:: Task objective ::
Repeat everything from the line holding "const mat = new THREE.Group();" to the line holding "if empty is", inclusive, exactly. Leave out the rest.

:: Dataset excerpt ::
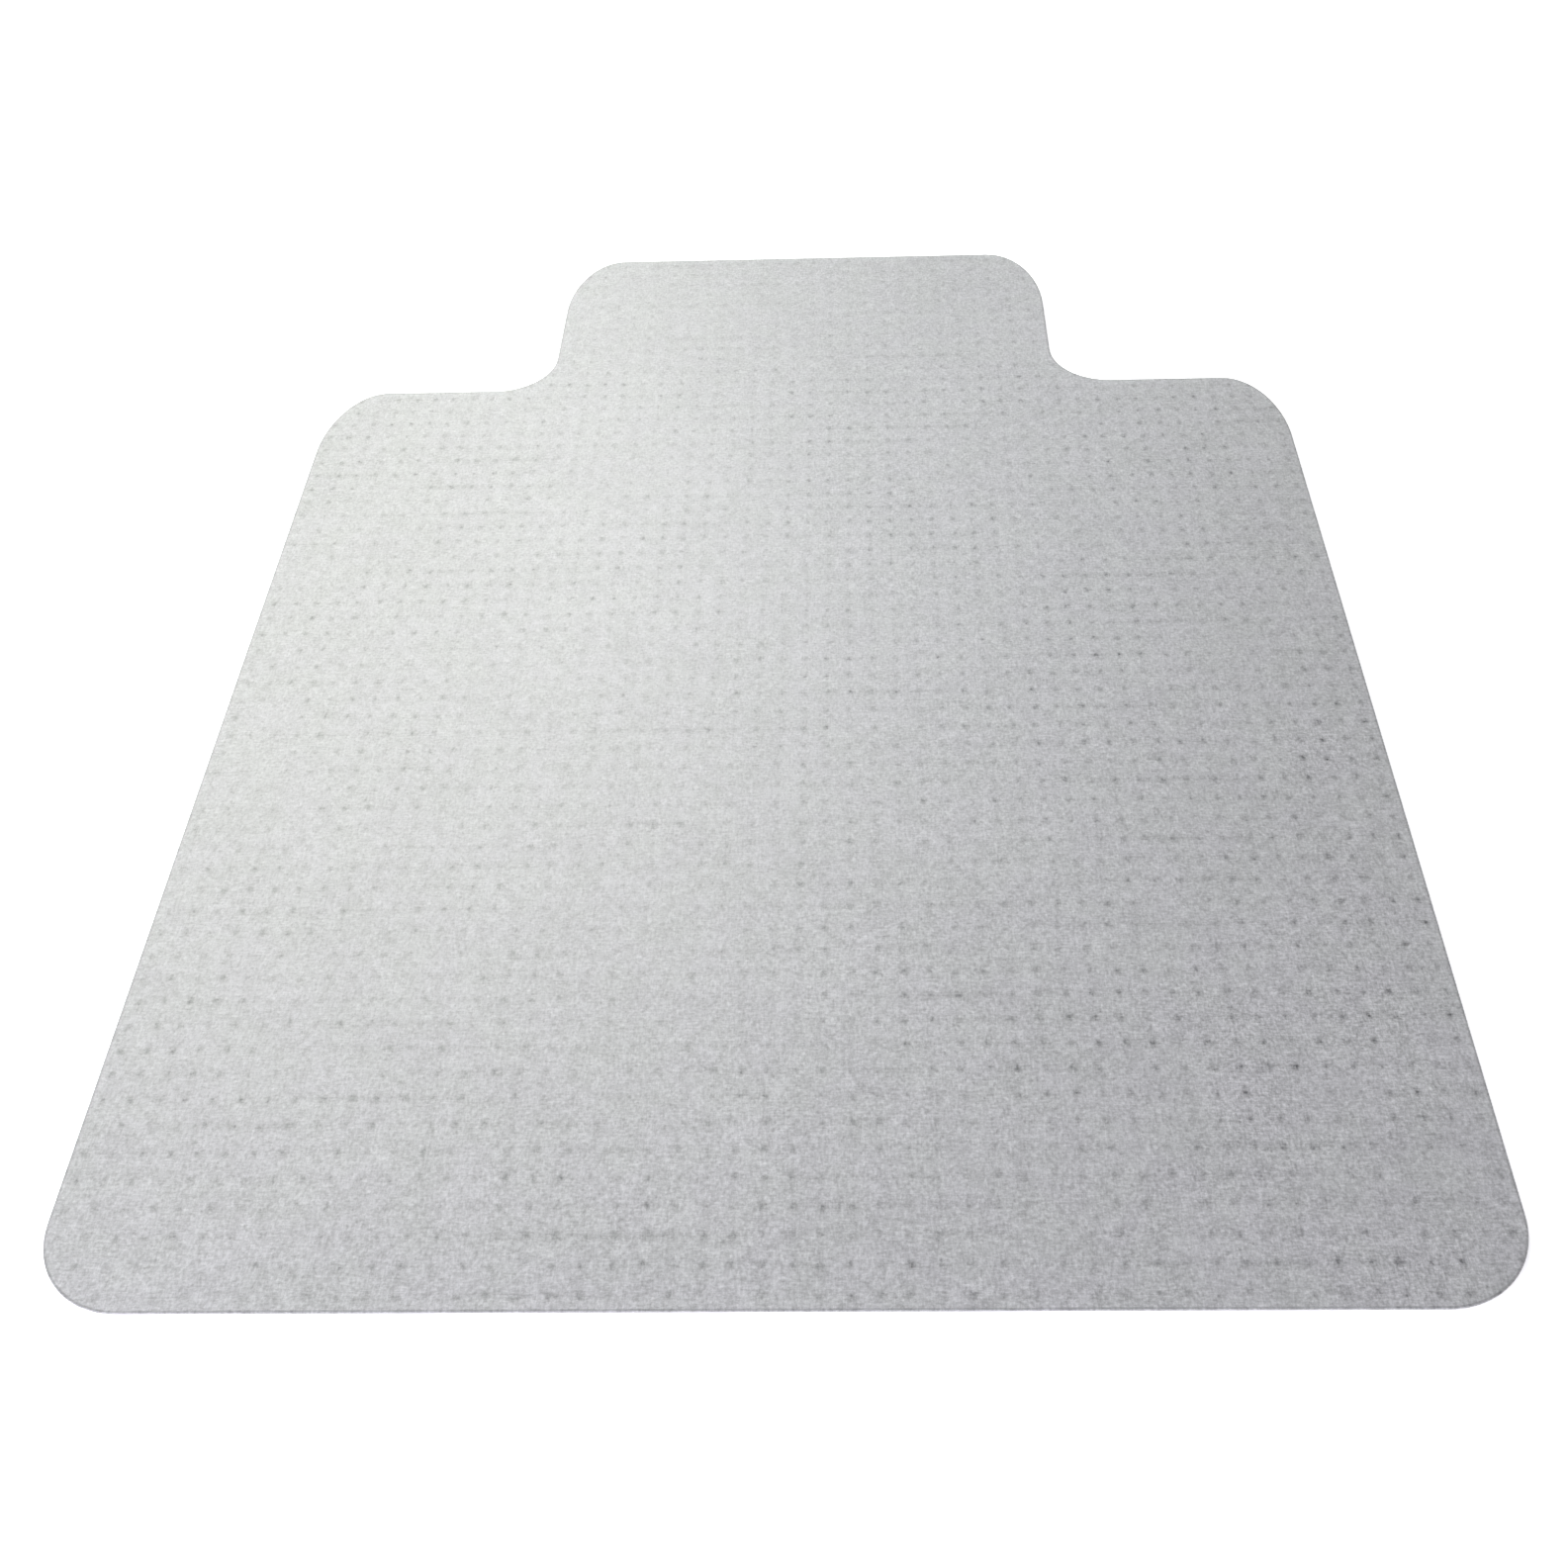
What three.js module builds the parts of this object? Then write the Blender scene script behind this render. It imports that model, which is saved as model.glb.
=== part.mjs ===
// Chair mat: a flat T-shaped sheet of vinyl with a lip that runs under the desk,
// standing on small gripper studs.
//
// Millimetres, +Z up. The origin is on the floor under the middle of the mat.
// +Y points towards the lip, and +X to the right of a person who faces it.

import * as THREE from 'three';

// Driving dimensions.
const MAT_WIDTH = 1168;
const MAT_LENGTH = 1524;
const LIP_WIDTH = 626;
const LIP_DEPTH = 302;
const SHEET_THICKNESS = 2;
const STUD_HEIGHT = 4;

// Corners, each as [radius across the mat, radius along it].
const NEAR_CORNER = [77, 77];
const SHOULDER_CORNER = [66, 122];
const LIP_CORNER = [67, 123];
const INNER_FILLET = [70, 70];
const CORNER_SEGMENTS = 8;

// The rim of the sheet is softened above and below.
const RIM_WIDTH = 1;
const RIM_DEPTH = 0.6;
const RIM_STEPS = 2;

// The stud grid, half a pitch in from every edge.
const GRID_COLUMNS = 50;
const GRID_ROWS = 60;
const STUD_BASE_RADIUS = 2.5;
const STUD_TIP_RADIUS = 1.6;
const STUD_SIDES = 12;
const STUD_EDGE_MARGIN = 6;

// The studs modelled here: every seventh column and every eighth row.
const COLUMN_STEP = 7;
const FIRST_ROW = 3;
const ROW_STEP = 8;

// Places worked out from the dimensions above.
const halfWidth = MAT_WIDTH / 2;
const halfLip = LIP_WIDTH / 2;
const nearEdge = -MAT_LENGTH / 2;
const lipEnd = MAT_LENGTH / 2;
const shoulder = lipEnd - LIP_DEPTH;
const columnPitch = MAT_WIDTH / GRID_COLUMNS;
const rowPitch = MAT_LENGTH / GRID_ROWS;

const vinyl = new THREE.MeshStandardMaterial({ color: 0xcbcbd0, roughness: 0.5, metalness: 0 });

// Adds the quarter ellipse that rounds a corner, turning from one angle to another in degrees.
function roundCorner(path, [across, along], x, y, from, to, clockwise = false) {
  const start = THREE.MathUtils.degToRad(from);
  const end = THREE.MathUtils.degToRad(to);
  path.absellipse(x, y, across, along, start, end, clockwise, 0);
}

// The outline of the sheet, anticlockwise from the near left corner.
function matOutline() {
  const outline = new THREE.Shape();
  const near = NEAR_CORNER;
  const body = SHOULDER_CORNER;
  const lip = LIP_CORNER;
  const inner = INNER_FILLET;
  roundCorner(outline, near, -halfWidth + near[0], nearEdge + near[1], 180, 270);
  roundCorner(outline, near, halfWidth - near[0], nearEdge + near[1], 270, 360);
  roundCorner(outline, body, halfWidth - body[0], shoulder - body[1], 0, 90);
  roundCorner(outline, inner, halfLip + inner[0], shoulder + inner[1], 270, 180, true);
  roundCorner(outline, lip, halfLip - lip[0], lipEnd - lip[1], 0, 90);
  roundCorner(outline, lip, -halfLip + lip[0], lipEnd - lip[1], 90, 180);
  roundCorner(outline, inner, -halfLip - inner[0], shoulder + inner[1], 360, 270, true);
  roundCorner(outline, body, -halfWidth + body[0], shoulder - body[1], 90, 180);
  outline.closePath();
  return outline;
}

// The sheet, with its underside level with the tops of the studs.
function makeSheet(outline) {
  const geometry = new THREE.ExtrudeGeometry(outline, {
    depth: SHEET_THICKNESS - 2 * RIM_DEPTH,
    curveSegments: CORNER_SEGMENTS,
    bevelThickness: RIM_DEPTH,
    bevelSize: RIM_WIDTH,
    bevelOffset: -RIM_WIDTH,
    bevelSegments: RIM_STEPS,
  });
  const sheet = new THREE.Mesh(geometry, vinyl);
  sheet.name = 'vinyl_sheet';
  sheet.position.z = STUD_HEIGHT + RIM_DEPTH;
  return sheet;
}

// A blunt cone with a flat tip on the floor and its wide end against the sheet.
function makeStudGeometry() {
  const profile = [
    new THREE.Vector2(0, 0),
    new THREE.Vector2(STUD_TIP_RADIUS, 0),
    new THREE.Vector2(STUD_BASE_RADIUS, STUD_HEIGHT),
    new THREE.Vector2(0, STUD_HEIGHT),
  ];
  return new THREE.LatheGeometry(profile, STUD_SIDES).rotateX(Math.PI / 2);
}

// True where a stud at x, y stands clear of the straight edges of the body or the lip.
function underSheet(x, y) {
  const side = y < shoulder ? halfWidth : halfLip;
  return Math.abs(x) <= side - STUD_EDGE_MARGIN;
}

function makeStuds(geometry) {
  const studs = new THREE.Group();
  for (let row = FIRST_ROW; row < GRID_ROWS; row += ROW_STEP) {
    const y = nearEdge + (row + 0.5) * rowPitch;
    for (let column = 0; column < GRID_COLUMNS; column += COLUMN_STEP) {
      const x = -halfWidth + (column + 0.5) * columnPitch;
      if (!underSheet(x, y)) continue;
      const stud = new THREE.Mesh(geometry, vinyl);
      const rowName = String(row).padStart(2, '0');
      const columnName = String(column).padStart(2, '0');
      stud.name = `stud_row${rowName}_col${columnName}`;
      stud.position.set(x, y, 0);
      studs.add(stud);
    }
  }
  return studs;
}

const mat = new THREE.Group();
mat.add(makeSheet(matOutline()));
mat.add(makeStuds(makeStudGeometry()));

export default mat;
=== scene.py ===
import math

import bmesh
import bpy
import numpy as np
from mathutils import Matrix, Vector
from mathutils.geometry import delaunay_2d_cdt


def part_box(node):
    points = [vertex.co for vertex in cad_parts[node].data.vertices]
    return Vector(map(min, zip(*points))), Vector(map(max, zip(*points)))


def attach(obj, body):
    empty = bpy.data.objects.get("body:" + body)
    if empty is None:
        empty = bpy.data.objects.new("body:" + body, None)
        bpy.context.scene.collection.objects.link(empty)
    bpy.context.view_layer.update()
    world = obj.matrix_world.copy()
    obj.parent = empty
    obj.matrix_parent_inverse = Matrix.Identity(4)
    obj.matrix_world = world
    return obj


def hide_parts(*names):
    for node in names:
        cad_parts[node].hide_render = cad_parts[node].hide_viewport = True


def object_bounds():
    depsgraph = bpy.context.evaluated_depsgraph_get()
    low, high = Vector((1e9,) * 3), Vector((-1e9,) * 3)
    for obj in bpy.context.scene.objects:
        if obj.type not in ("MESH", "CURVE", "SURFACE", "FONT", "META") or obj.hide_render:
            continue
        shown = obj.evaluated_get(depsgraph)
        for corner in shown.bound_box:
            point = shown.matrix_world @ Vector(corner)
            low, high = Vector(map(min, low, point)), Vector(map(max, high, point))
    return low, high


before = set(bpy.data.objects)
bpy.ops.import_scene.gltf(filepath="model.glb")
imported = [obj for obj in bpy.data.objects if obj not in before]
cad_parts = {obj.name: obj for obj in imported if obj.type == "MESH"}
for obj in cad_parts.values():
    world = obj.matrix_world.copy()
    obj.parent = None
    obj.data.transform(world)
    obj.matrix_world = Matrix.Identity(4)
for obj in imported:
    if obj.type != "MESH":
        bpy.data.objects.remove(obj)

# Metres, in the CAD model's frame: +Z up, +Y towards the lip, the origin on the floor
# under the middle of the mat.

MM = 0.001
cad_low, cad_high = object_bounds()

# ---------------------------------------------------------------- sizes, from the frame

sheet_low, sheet_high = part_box("vinyl_sheet")
MAT_WIDTH = sheet_high.x - sheet_low.x
MAT_LENGTH = sheet_high.y - sheet_low.y
NEAR_EDGE = sheet_low.y
LIP_END = sheet_high.y
TOP = sheet_high.z
UNDERSIDE = sheet_low.z
FLOOR = cad_low.z

# The shape of the outline, as the CAD sheet has it.
LIP_WIDTH = 626 * MM
LIP_DEPTH = 302 * MM
NEAR_CORNER = (77 * MM, 77 * MM)
SHOULDER_CORNER = (66 * MM, 122 * MM)
LIP_CORNER = (67 * MM, 123 * MM)
INNER_FILLET = (70 * MM, 70 * MM)
CORNER_STEPS = 24

# The rim: how far each rounding reaches in and down, and the flat band inside it on both
# faces.
TOP_ROUND = (0.5 * MM, 0.5 * MM)
LOWER_ROUND = (0.4 * MM, 0.4 * MM)
ROUND_STEPS = 3
FLAT_BAND = 1.6 * MM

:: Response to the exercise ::
const mat = new THREE.Group();
mat.add(makeSheet(matOutline()));
mat.add(makeStuds(makeStudGeometry()));

export default mat;
=== scene.py ===
import math

import bmesh
import bpy
import numpy as np
from mathutils import Matrix, Vector
from mathutils.geometry import delaunay_2d_cdt


def part_box(node):
    points = [vertex.co for vertex in cad_parts[node].data.vertices]
    return Vector(map(min, zip(*points))), Vector(map(max, zip(*points)))


def attach(obj, body):
    empty = bpy.data.objects.get("body:" + body)
    if empty is None:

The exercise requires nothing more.